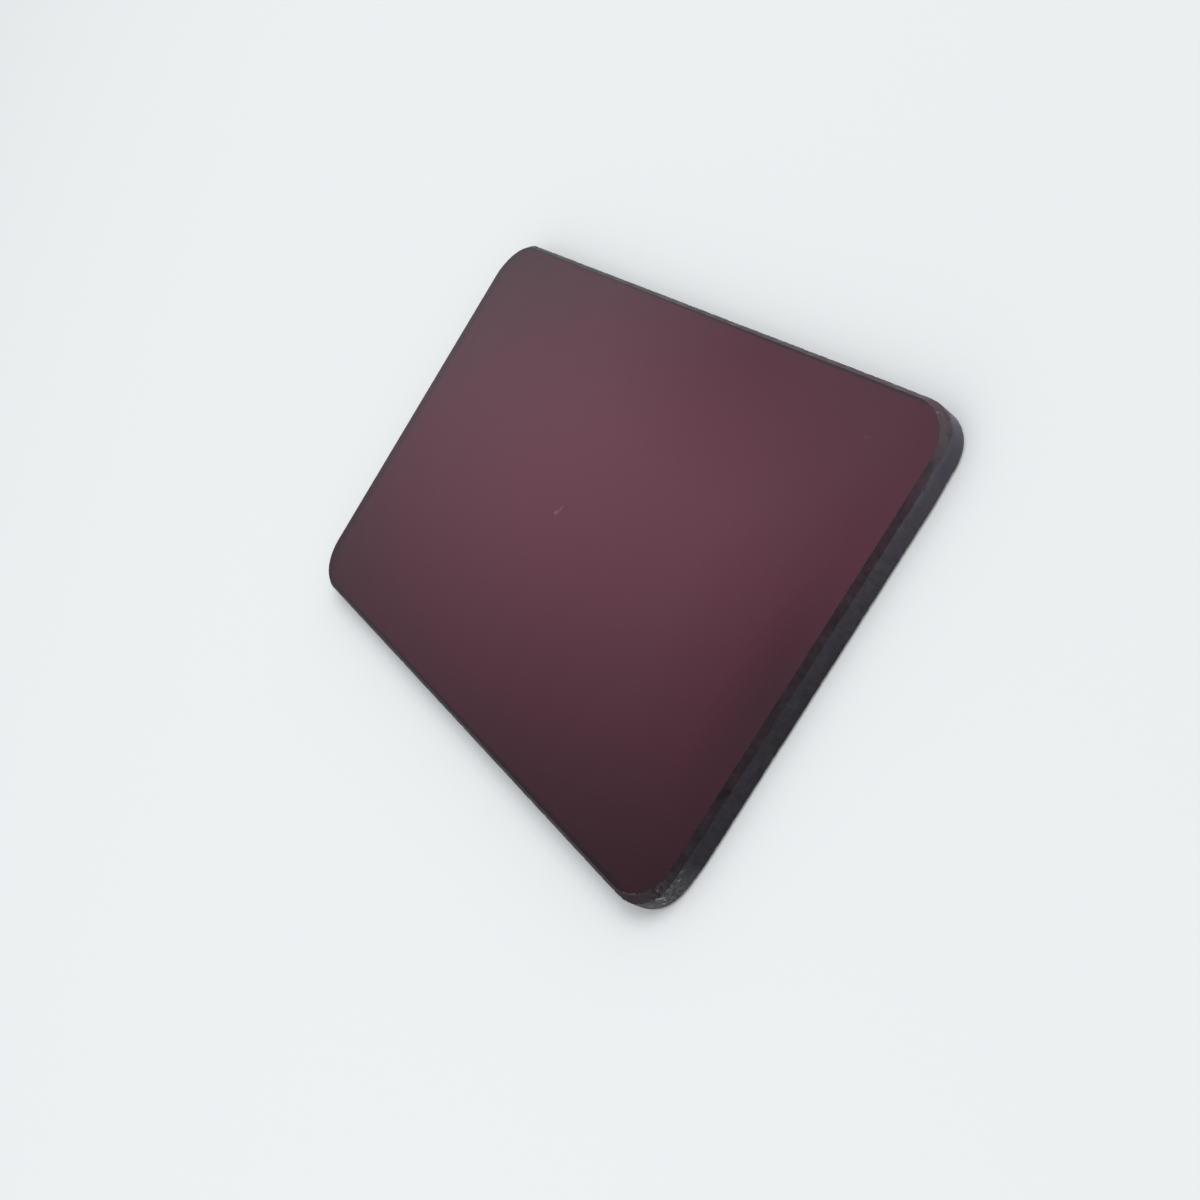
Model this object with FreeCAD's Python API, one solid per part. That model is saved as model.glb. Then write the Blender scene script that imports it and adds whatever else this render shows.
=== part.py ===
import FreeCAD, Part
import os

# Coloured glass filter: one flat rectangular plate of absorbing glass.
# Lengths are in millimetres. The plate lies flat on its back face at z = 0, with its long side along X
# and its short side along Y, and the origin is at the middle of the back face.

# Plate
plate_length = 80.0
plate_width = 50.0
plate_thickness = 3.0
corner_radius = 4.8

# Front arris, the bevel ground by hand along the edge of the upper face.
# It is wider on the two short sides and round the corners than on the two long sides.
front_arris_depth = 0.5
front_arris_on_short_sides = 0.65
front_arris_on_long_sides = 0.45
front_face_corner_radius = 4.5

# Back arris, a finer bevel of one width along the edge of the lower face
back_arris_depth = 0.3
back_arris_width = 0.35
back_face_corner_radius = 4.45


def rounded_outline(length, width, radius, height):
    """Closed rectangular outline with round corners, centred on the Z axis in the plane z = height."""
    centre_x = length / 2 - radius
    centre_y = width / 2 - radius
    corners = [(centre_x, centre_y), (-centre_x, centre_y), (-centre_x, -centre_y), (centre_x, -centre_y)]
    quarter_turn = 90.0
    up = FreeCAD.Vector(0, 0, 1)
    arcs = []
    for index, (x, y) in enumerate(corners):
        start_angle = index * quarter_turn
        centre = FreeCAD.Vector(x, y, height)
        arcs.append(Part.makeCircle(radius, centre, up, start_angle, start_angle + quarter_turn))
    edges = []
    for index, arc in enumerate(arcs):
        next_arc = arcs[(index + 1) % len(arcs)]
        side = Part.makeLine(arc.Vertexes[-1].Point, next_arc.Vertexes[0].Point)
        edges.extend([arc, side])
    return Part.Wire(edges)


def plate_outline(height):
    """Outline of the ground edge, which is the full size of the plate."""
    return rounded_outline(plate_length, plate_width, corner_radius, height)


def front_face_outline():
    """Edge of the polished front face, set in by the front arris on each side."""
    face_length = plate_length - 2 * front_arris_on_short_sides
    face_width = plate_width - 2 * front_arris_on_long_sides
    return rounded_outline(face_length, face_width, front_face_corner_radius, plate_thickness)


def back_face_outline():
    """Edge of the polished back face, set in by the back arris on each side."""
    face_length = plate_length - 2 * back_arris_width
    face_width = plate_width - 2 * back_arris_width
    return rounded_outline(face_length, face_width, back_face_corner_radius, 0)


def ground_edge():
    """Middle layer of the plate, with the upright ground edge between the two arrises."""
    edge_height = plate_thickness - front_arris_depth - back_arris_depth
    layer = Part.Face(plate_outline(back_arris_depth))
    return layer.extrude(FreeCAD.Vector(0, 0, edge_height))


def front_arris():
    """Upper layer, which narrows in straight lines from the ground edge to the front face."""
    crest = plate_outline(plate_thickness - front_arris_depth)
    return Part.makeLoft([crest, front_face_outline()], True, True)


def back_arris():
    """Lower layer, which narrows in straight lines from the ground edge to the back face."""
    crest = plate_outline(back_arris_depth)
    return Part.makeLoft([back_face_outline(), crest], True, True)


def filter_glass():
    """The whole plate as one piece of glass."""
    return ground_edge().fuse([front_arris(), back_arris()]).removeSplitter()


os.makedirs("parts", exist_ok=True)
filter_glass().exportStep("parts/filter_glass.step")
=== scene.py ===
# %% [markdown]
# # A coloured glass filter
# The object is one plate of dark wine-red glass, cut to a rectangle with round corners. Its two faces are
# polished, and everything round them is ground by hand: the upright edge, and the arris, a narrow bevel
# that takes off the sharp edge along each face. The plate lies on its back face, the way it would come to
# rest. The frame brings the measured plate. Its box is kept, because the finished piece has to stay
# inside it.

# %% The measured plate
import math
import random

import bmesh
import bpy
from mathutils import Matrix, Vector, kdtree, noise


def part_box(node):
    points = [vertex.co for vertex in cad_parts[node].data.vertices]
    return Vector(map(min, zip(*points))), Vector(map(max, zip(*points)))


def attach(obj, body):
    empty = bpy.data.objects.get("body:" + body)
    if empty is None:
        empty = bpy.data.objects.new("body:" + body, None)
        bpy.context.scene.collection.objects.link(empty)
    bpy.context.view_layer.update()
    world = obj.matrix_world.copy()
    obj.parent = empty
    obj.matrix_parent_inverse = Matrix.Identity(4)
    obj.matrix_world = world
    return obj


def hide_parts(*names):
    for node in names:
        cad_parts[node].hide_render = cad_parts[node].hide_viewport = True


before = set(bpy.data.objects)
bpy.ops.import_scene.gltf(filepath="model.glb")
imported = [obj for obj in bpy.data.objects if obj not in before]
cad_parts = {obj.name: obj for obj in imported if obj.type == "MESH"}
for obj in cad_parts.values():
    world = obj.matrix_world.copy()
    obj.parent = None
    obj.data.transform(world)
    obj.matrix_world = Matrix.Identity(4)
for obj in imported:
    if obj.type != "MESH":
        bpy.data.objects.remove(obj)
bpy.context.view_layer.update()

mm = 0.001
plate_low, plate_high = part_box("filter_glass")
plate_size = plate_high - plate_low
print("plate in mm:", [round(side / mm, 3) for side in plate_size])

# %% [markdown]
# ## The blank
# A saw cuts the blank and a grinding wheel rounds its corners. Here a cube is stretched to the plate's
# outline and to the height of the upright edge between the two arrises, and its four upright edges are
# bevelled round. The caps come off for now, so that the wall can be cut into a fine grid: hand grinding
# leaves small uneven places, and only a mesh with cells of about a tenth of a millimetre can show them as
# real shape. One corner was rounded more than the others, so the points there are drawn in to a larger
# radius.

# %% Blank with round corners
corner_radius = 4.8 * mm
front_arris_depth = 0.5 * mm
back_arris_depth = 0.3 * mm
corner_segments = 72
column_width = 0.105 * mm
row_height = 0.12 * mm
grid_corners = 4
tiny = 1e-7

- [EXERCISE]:
Give the count of lines containing "model", with no added text.

- [EXERCISE ANSWER]:
2